We also overcomplicate what should be simple processes. When I chaired the Governor’s Commission for Reforming the Connecticut Department of Transportation, I discovered that the State had made the hiring of an administrative assistant so complicated that the hiring manager had to interview all 28 qualified candidates, rather than the top 3-5 candidates.

Getting rid of non-performers is equally cumbersome. My Reform Commission members who ran government agencies told me that the average time to terminate a non-performing civil service employee was 18 months, if the agency did everything perfectly. This is ridiculous.

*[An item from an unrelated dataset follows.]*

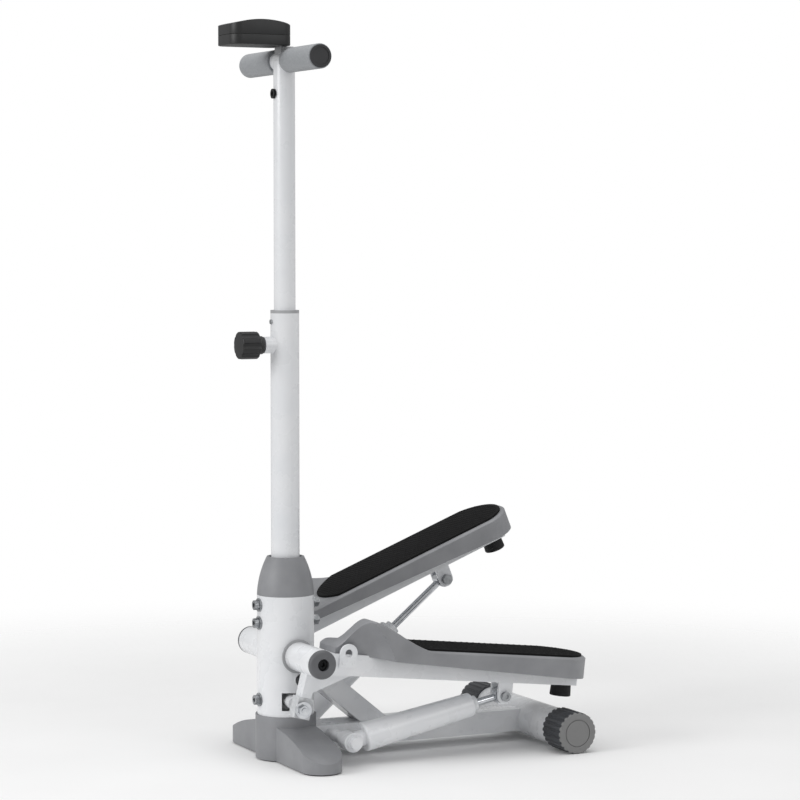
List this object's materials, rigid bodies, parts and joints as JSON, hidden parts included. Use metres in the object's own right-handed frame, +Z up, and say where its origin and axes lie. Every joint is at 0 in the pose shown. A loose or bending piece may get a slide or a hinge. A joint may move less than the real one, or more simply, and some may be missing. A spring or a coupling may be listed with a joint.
{
  "type": "mini stair stepper",
  "caption": "Mini stair stepper: two hydraulic pedals on a white steel base, linked by a rocker, with a telescoping mast, T-handle and step monitor.",
  "frame": {"origin": "floor level, under the middle of the whole object's bounding box", "axes": "+Z up, -Y towards the mast and the user's front, +X to the user's left"},
  "size_m": [0.3, 0.4885, 0.9776],
  "materials": {
    "white_paint": "gloss",
    "grey_plastic": "satin",
    "dark_plastic": "satin",
    "cap_plastic": "satin",
    "black_plastic": "satin",
    "display_lens": "gloss",
    "mat_rubber": "matte",
    "stop_rubber": "matte",
    "grip_foam": "matte",
    "chrome": "gloss",
    "bright_steel": "satin",
    "cast_knuckle": "satin",
    "bush_plastic": "satin",
    "black_fastener": "satin"
  },
  "bodies": {
    "base": {"front_foot_cover": "grey_plastic", "foot_pads": "stop_rubber", "column_tube": "white_paint", "column_collar": "grey_plastic", "mast_bolts": "bright_steel", "main_beam": "white_paint", "beam_brace": "white_paint", "rear_crossbar": "white_paint", "left_rear_cap": "dark_plastic", "right_rear_cap": "dark_plastic", "pivot_axle": "bright_steel", "pivot_shims": "bush_plastic", "axle_end_bolts": "black_fastener", "damper_axle": "bright_steel", "damper_axle_nuts": "white_paint", "rocker_bracket": "bright_steel", "rocker_bracket_bolt": "bright_steel", "rocker_pin": "bright_steel", "lower_mast": "white_paint", "mast_bushing": "bush_plastic", "bushing_screw": "bright_steel"},
    "left_pedal": {"left_pedal_arm": "white_paint", "left_hub_bushes": "bush_plastic", "left_hub_cap": "cap_plastic", "left_knuckle": "cast_knuckle", "left_band_hook": "white_paint", "left_pedal_shell": "grey_plastic", "left_pedal_mat": "mat_rubber", "left_stopper": "stop_rubber", "left_clevis_bolt": "bright_steel"},
    "right_pedal": {"right_pedal_arm": "white_paint", "right_hub_bushes": "bush_plastic", "right_hub_cap": "cap_plastic", "right_knuckle": "cast_knuckle", "right_band_hook": "white_paint", "right_pedal_shell": "grey_plastic", "right_pedal_mat": "mat_rubber", "right_stopper": "stop_rubber", "right_clevis_bolt": "bright_steel"},
    "rocker": {"rocker_beam": "white_paint", "rocker_studs": "chrome"},
    "left_damper": {"left_damper_tube": "white_paint", "left_damper_gland": "bush_plastic"},
    "left_rod": {"left_damper_rod": "chrome"},
    "right_damper": {"right_damper_tube": "white_paint", "right_damper_gland": "bush_plastic"},
    "right_rod": {"right_damper_rod": "chrome"},
    "mast_post": {"upper_mast": "white_paint", "handle_screw": "bright_steel", "left_grip": "grip_foam", "right_grip": "grip_foam", "grip_plugs": "dark_plastic", "monitor_bracket": "bush_plastic", "monitor_case_lower": "black_plastic", "monitor_case_upper": "black_plastic", "monitor_lens": "display_lens"},
    "lock_spindle": {"lock_spindle": "chrome"},
    "lock_knob": {"lock_knob": "black_plastic"},
    "monitor_button": {"monitor_button": "dark_plastic"}
  },
  "joints": [
    {"name": "left_pedal_swing", "type": "hinge", "parent": "base", "child": "left_pedal", "pos_m": [0.087, -0.1592, 0.1415], "axis": [1, 0, 0], "range_deg": [-2.4, 30.6]},
    {"name": "right_pedal_swing", "type": "hinge", "parent": "base", "child": "right_pedal", "pos_m": [-0.087, -0.1592, 0.1415], "axis": [1, 0, 0], "range_deg": [-30.6, 2.4]},
    {"name": "rocker_turn", "type": "hinge", "parent": "base", "child": "rocker", "pos_m": [0, -0.1592, 0.0803], "axis": [0, 0, 1], "range_deg": [-1.69, 21.39]},
    {"name": "left_damper_tilt", "type": "hinge", "parent": "base", "child": "left_damper", "pos_m": [0.087, -0.1042, 0.0315], "axis": [1, 0, 0], "range_deg": [-2.46, 31.19]},
    {"name": "left_damper_stroke", "type": "slide", "parent": "left_damper", "child": "left_rod", "axis": [0, 0.9803, 0.1974], "range_m": [-0.00509, 0.06474]},
    {"name": "right_damper_tilt", "type": "hinge", "parent": "base", "child": "right_damper", "pos_m": [-0.087, -0.1042, 0.0315], "axis": [1, 0, 0], "range_deg": [-30.45, 2.4]},
    {"name": "right_damper_stroke", "type": "slide", "parent": "right_damper", "child": "right_rod", "axis": [0, 0.7682, 0.6402], "range_m": [-0.06506, 0.00511]},
    {"name": "mast_height", "type": "slide", "parent": "base", "child": "mast_post", "axis": [0, 0, 1], "range_m": [0, 0.15]},
    {"name": "spindle_travel", "type": "slide", "parent": "base", "child": "lock_spindle", "axis": [0, -1, 0], "range_m": [0, 0.002]},
    {"name": "knob_turn", "type": "hinge", "parent": "lock_spindle", "child": "lock_knob", "pos_m": [0, -0.1902, 0.552], "axis": [0, -1, 0], "range_deg": [0, 360]},
    {"name": "button_press", "type": "slide", "parent": "mast_post", "child": "monitor_button", "axis": [0, 0, -1], "range_m": [0, 0.0015], "stiffness_N_per_m": 500, "springref_m": -0.001}
  ],
  "couplings": [
    {"joint": "right_pedal_swing", "follows": "left_pedal_swing", "ratio": -1},
    {"joint": "rocker_turn", "follows": "left_pedal_swing", "ratio": 0.6987},
    {"joint": "left_damper_tilt", "follows": "left_pedal_swing", "ratio": 1.0188},
    {"joint": "left_damper_stroke", "follows": "left_pedal_swing", "m_per_rad": 0.1212},
    {"joint": "right_damper_tilt", "follows": "left_pedal_swing", "ratio": -0.9948},
    {"joint": "right_damper_stroke", "follows": "left_pedal_swing", "m_per_rad": -0.1218},
    {"joint": "knob_turn", "follows": "spindle_travel", "rad_per_m": 3141.6}
  ]
}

How do we solve these problems?

  • Recognizing the problem is a start. When good people are discouraged from joining public service, something is wrong.
  • We should relook at every law, regulation, process, and procedure to determine whether it serves its intended purpose, and, if so, whether there are excessive side effects.
  • We probably need to relook at the First Amendment, as it relates to the way the Internet and modern digital media amplify the effects of false statements, or even true, but misleading, statements.
  • We need to retain the civil service system, but assess whether there is a point beyond which the protection of employment and of existing processes does not serve the ultimate merit-based system goal.
  • We need a nationwide effort led by the President to rebuild trust among Americans. Many dysfunctional processes are built on distrust.
  • We need to reexamine campaign finance, election, and lobbying laws to see if they violate the rights of Americans to exercise their First Amendment rights. The Supreme Court case last year that struck down some campaign finance laws is a good start in provoking a national debate on the harmful effects of these laws.
  • We need to reduce the criminally punishable financial disclosure and background questionnaire laws that discourage public service.